## Given task
Within the data that follows, how many lines carry the string "frame"? Give the number alone.

## Information shown
□ □ □
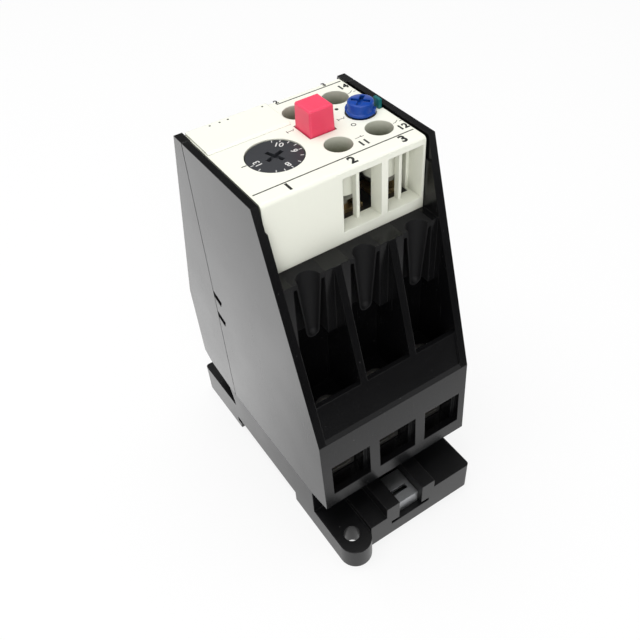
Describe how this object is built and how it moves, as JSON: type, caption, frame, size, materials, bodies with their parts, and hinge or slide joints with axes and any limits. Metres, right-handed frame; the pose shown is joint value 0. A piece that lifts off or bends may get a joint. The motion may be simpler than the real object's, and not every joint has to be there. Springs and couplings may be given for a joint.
{
  "type": "thermal overload relay",
  "caption": "Thermal overload relay on its mounting base, with screw terminals on both ends, a current dial, a test button, a reset knob and a trip indicator.",
  "frame": {"origin": "under the middle of the mounting base, on the mounting surface", "axes": "+X runs across the three poles, -Y faces the load terminals, +Y the line terminals and +Z the operating face"},
  "size_m": [0.05, 0.0932, 0.1176],
  "materials": {
    "housing": "black moulded thermoset, satin",
    "cover": "cream-white moulded plastic, fine satin",
    "base": "black moulded plastic, satin",
    "latch": "zinc-plated sheet steel",
    "spring": "spring steel wire",
    "cage": "zinc-plated steel",
    "screw": "zinc-plated steel screw",
    "busbar": "rolled brass, bright",
    "bimetal": "rolled bimetal strip",
    "heater": "resistance ribbon, oxidised",
    "inner_plastic": "natural moulded plastic",
    "tray": "black moulded plastic",
    "pin": "ground steel",
    "contact": "brass strip with silver rivets",
    "dial": "dark grey moulded plastic",
    "red": "red moulded plastic, smooth",
    "blue": "blue moulded plastic, smooth",
    "plunger": "blue moulded plastic",
    "green": "green moulded plastic"
  },
  "bodies": {
    "relay_body": {"housing_front": "housing", "housing_rear": "housing", "front_cover": "cover", "mounting_base": "base", "latch_spring": "spring", "test_spring": "spring", "reset_spring": "spring", "load_busbar_1": "busbar", "line_busbar_1": "busbar", "bimetal_1": "bimetal", "heater_1": "heater", "load_busbar_2": "busbar", "line_busbar_2": "busbar", "bimetal_2": "bimetal", "heater_2": "heater", "load_busbar_3": "busbar", "line_busbar_3": "busbar", "bimetal_3": "bimetal", "heater_3": "heater", "terminal_tray": "tray", "rocker_pin": "pin", "contact_strip_95": "contact", "contact_strip_96": "contact", "contact_strip_97": "contact", "contact_strip_98": "contact"},
    "latch": {"rail_latch": "latch"},
    "load_cage_1": {"load_cage_1": "cage"},
    "load_screw_1": {"load_screw_1": "screw"},
    "load_cage_2": {"load_cage_2": "cage"},
    "load_screw_2": {"load_screw_2": "screw"},
    "load_cage_3": {"load_cage_3": "cage"},
    "load_screw_3": {"load_screw_3": "screw"},
    "line_cage_1": {"line_cage_1": "cage"},
    "line_screw_1": {"line_screw_1": "screw"},
    "line_cage_2": {"line_cage_2": "cage"},
    "line_screw_2": {"line_screw_2": "screw"},
    "line_cage_3": {"line_cage_3": "cage"},
    "line_screw_3": {"line_screw_3": "screw"},
    "aux_clamp_96": {"aux_saddle_96": "cage", "aux_screw_96": "screw"},
    "aux_clamp_98": {"aux_saddle_98": "cage", "aux_screw_98": "screw"},
    "aux_clamp_95": {"aux_saddle_95": "cage", "aux_screw_95": "screw"},
    "aux_clamp_97": {"aux_saddle_97": "cage", "aux_screw_97": "screw"},
    "trip_bar": {"trip_slide": "inner_plastic"},
    "arm": {"setting_arm": "inner_plastic", "lever_pin": "pin"},
    "lever": {"release_lever": "inner_plastic"},
    "rocker": {"contact_rocker": "inner_plastic", "nc_bridge": "contact", "no_bridge": "contact"},
    "indicator": {"trip_indicator": "green"},
    "dial": {"current_dial": "dial", "dial_cam": "inner_plastic"},
    "test": {"test_button": "red"},
    "reset": {"reset_knob": "blue", "reset_plunger": "plunger"}
  },
  "joints": [
    {"name": "latch_slide", "type": "slide", "parent": "relay_body", "child": "latch", "axis": [0, -1, 0], "range_m": [0, 0.0035], "stiffness_N_per_m": 900, "deforming": ["latch_spring"]},
    {"name": "load_cage_1_lift", "type": "slide", "parent": "relay_body", "child": "load_cage_1", "axis": [0, 0, 1], "range_m": [0, 0.0066]},
    {"name": "load_screw_1_turn", "type": "hinge", "parent": "relay_body", "child": "load_screw_1", "pos_m": [-0.01565, -0.0246, 0.048], "axis": [0, 0, -1], "range_deg": [0, 3394.5]},
    {"name": "load_cage_2_lift", "type": "slide", "parent": "relay_body", "child": "load_cage_2", "axis": [0, 0, 1], "range_m": [0, 0.0066]},
    {"name": "load_screw_2_turn", "type": "hinge", "parent": "relay_body", "child": "load_screw_2", "pos_m": [0.00035, -0.0246, 0.048], "axis": [0, 0, -1], "range_deg": [0, 3394.5]},
    {"name": "load_cage_3_lift", "type": "slide", "parent": "relay_body", "child": "load_cage_3", "axis": [0, 0, 1], "range_m": [0, 0.0066]},
    {"name": "load_screw_3_turn", "type": "hinge", "parent": "relay_body", "child": "load_screw_3", "pos_m": [0.01635, -0.0246, 0.048], "axis": [0, 0, -1], "range_deg": [0, 3394.5]},
    {"name": "line_cage_1_lift", "type": "slide", "parent": "relay_body", "child": "line_cage_1", "axis": [0, 0, 1], "range_m": [0, 0.0066]},
    {"name": "line_screw_1_turn", "type": "hinge", "parent": "relay_body", "child": "line_screw_1", "pos_m": [-0.01565, 0.0308, 0.048], "axis": [0, 0, -1], "range_deg": [0, 3394.5]},
    {"name": "line_cage_2_lift", "type": "slide", "parent": "relay_body", "child": "line_cage_2", "axis": [0, 0, 1], "range_m": [0, 0.0066]},
    {"name": "line_screw_2_turn", "type": "hinge", "parent": "relay_body", "child": "line_screw_2", "pos_m": [0.00035, 0.0308, 0.048], "axis": [0, 0, -1], "range_deg": [0, 3394.5]},
    {"name": "line_cage_3_lift", "type": "slide", "parent": "relay_body", "child": "line_cage_3", "axis": [0, 0, 1], "range_m": [0, 0.0066]},
    {"name": "line_screw_3_turn", "type": "hinge", "parent": "relay_body", "child": "line_screw_3", "pos_m": [0.01635, 0.0308, 0.048], "axis": [0, 0, -1], "range_deg": [0, 3394.5]},
    {"name": "aux_clamp_96_press", "type": "slide", "parent": "relay_body", "child": "aux_clamp_96", "axis": [0, 0, -1], "range_m": [0, 0.002]},
    {"name": "aux_clamp_98_press", "type": "slide", "parent": "relay_body", "child": "aux_clamp_98", "axis": [0, 0, -1], "range_m": [0, 0.002]},
    {"name": "aux_clamp_95_press", "type": "slide", "parent": "relay_body", "child": "aux_clamp_95", "axis": [0, 0, -1], "range_m": [0, 0.002]},
    {"name": "aux_clamp_97_press", "type": "slide", "parent": "relay_body", "child": "aux_clamp_97", "axis": [0, 0, -1], "range_m": [0, 0.002]},
    {"name": "trip_travel", "type": "slide", "parent": "relay_body", "child": "trip_bar", "axis": [-1, 0, 0], "range_m": [0, 0.0012]},
    {"name": "arm_travel", "type": "slide", "parent": "relay_body", "child": "arm", "axis": [-1, 0, 0], "range_m": [0, 0.0012]},
    {"name": "lever_tilt", "type": "hinge", "parent": "arm", "child": "lever", "pos_m": [-0.016, 0.005, 0.092], "axis": [0, 1, 0], "range_deg": [0, 6.51]},
    {"name": "rocker_tilt", "type": "hinge", "parent": "relay_body", "child": "rocker", "pos_m": [0.0103, 0.005, 0.0855], "axis": [0, -1, 0], "range_deg": [0, 7.81]},
    {"name": "indicator_rise", "type": "slide", "parent": "relay_body", "child": "indicator", "axis": [0, 0, 1], "range_m": [0, 0.00146]},
    {"name": "dial_turn", "type": "hinge", "parent": "relay_body", "child": "dial", "pos_m": [-0.0098, 0.0009, 0.11], "axis": [0, 0, -1], "range_deg": [0, 240.1]},
    {"name": "test_press", "type": "slide", "parent": "relay_body", "child": "test", "axis": [0, 0, -1], "range_m": [0, 0.0025], "stiffness_N_per_m": 350, "deforming": ["test_spring"]},
    {"name": "reset_press", "type": "slide", "parent": "relay_body", "child": "reset", "axis": [0, 0, -1], "range_m": [0, 0.0025], "stiffness_N_per_m": 350, "deforming": ["reset_spring"]}
  ],
  "couplings": [
    {"joint": "load_screw_1_turn", "follows": "load_cage_1_lift", "rad_per_m": 8976},
    {"joint": "load_screw_2_turn", "follows": "load_cage_2_lift", "rad_per_m": 8976},
    {"joint": "load_screw_3_turn", "follows": "load_cage_3_lift", "rad_per_m": 8976},
    {"joint": "line_screw_1_turn", "follows": "line_cage_1_lift", "rad_per_m": 8976},
    {"joint": "line_screw_2_turn", "follows": "line_cage_2_lift", "rad_per_m": 8976},
    {"joint": "line_screw_3_turn", "follows": "line_cage_3_lift", "rad_per_m": 8976},
    {"joint": "lever_tilt", "follows": "trip_travel", "rad_per_m": 94.539},
    {"joint": "rocker_tilt", "follows": "trip_travel", "rad_per_m": 113.45},
    {"joint": "indicator_rise", "follows": "trip_travel", "ratio": 1.2083},
    {"joint": "dial_turn", "follows": "arm_travel", "rad_per_m": 3490.7}
  ]
}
□ □ □
## Written answer
2